The engines for use on these military railways are sent across the Channel with fires already built and banked, water in the boilers, and coal in the tenders. They come in ships specially constructed so that the whole top deck can be lifted off. Giant cranes reach down into the hold and pick the engines up and set them down on the tracks on the quays, the crews climb aboard and shake down the fires, a harassed-looking man, known as the M. L. O. (Military Landing Officer) turns them over to the Railway Transport Officer, who is a very important personage indeed, and he in turn hands the engineers their orders, and, half an hour after they have been landed on the soil of France, the engines go puffing off to take their places in the war machine.

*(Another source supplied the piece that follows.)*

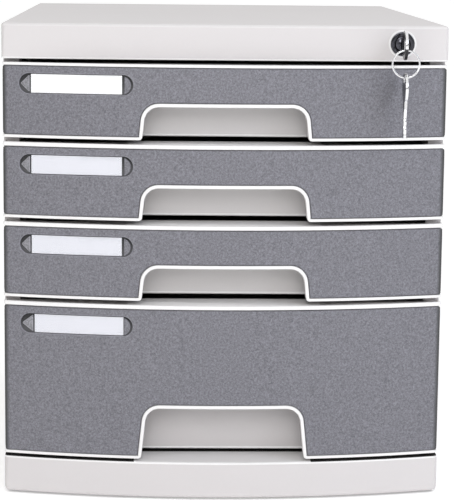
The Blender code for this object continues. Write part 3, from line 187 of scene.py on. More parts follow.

It is not the numbers of men to be transported to the front, nor even the astounding quantities of supplies required to feed those men, which have been the primary cause for crisscrossing all Northern France with this latticework of steel. It is the unappeasable appetite of the guns. "This is a cannon war," Field-Marshal von Mackensen told an interviewer. "The side that burns up the most ammunition is bound to gain ground." And on that assumption the British are proceeding. England's response to the insistent cry of "Shells, shells, shells!" has been one of the wonders of the war. By January 1, 1917, the shell increase for howitzers was twenty-seven times greater than in 1914-15; in mid-caliber shells the increase was thirty-four times; and in all the "heavies" ninety-four times. And the shell output keeps a-growing and a-growing. Yet what avail the four thousand flaming forges which have made all this possible, what avails the British sea-power which has landed these amazing quantities of shells in France, and 2,000,000 of men along with them, if the shells cannot be delivered to the guns? And that is where the great new systems of railway have come in.